◆ **PROBLEM REQUIREMENTS**
Copy out the lines that have "hinge" in them.

◆ **LISTED RECORDS**

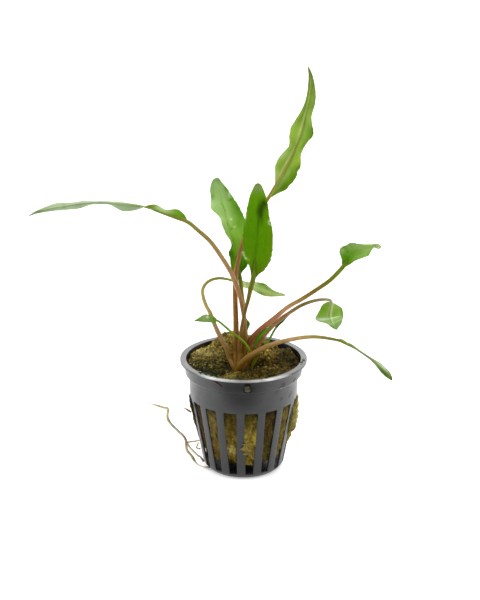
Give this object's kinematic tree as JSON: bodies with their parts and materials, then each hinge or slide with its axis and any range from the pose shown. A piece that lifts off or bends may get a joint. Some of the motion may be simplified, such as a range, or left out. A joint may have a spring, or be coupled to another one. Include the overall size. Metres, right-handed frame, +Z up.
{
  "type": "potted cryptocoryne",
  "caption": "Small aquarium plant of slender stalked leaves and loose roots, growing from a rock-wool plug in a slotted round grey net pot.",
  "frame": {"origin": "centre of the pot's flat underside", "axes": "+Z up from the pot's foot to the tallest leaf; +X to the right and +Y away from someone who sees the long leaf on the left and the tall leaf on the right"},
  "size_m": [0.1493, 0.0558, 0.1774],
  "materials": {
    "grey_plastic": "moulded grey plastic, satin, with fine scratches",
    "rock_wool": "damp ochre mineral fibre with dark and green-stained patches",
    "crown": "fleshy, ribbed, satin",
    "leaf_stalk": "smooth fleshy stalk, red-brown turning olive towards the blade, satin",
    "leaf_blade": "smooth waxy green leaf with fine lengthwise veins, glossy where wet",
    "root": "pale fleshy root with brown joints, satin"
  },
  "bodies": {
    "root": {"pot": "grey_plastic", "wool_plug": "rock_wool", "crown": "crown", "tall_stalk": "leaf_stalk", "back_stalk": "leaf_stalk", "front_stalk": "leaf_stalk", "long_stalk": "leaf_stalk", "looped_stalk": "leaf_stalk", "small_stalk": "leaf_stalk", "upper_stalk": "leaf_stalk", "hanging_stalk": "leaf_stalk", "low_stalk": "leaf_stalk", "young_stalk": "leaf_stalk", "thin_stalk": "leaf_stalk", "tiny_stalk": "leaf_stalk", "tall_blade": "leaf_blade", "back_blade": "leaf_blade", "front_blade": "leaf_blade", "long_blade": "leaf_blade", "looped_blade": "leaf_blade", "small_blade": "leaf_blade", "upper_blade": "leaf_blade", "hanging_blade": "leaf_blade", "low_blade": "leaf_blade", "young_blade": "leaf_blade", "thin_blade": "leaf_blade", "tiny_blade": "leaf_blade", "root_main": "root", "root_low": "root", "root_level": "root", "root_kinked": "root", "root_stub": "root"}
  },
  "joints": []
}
--
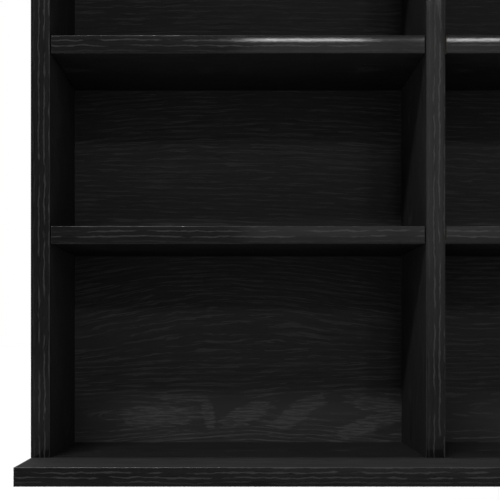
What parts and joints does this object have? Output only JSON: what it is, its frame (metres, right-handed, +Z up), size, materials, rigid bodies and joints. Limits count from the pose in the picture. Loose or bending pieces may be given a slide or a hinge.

◆ **FULL SOLUTION**
Give this object's kinematic tree as JSON: bodies with their parts and materials, then each hinge or slide with its axis and any range from the pose shown. A piece that lifts off or bends may get a joint. Some of the motion may be simplified, such as a range, or left out. A joint may have a spring, or be coupled to another one. Include the overall size. Metres, right-handed frame, +Z up.
What parts and joints does this object have? Output only JSON: what it is, its frame (metres, right-handed, +Z up), size, materials, rigid bodies and joints. Limits count from the pose in the picture. Loose or bending pieces may be given a slide or a hinge.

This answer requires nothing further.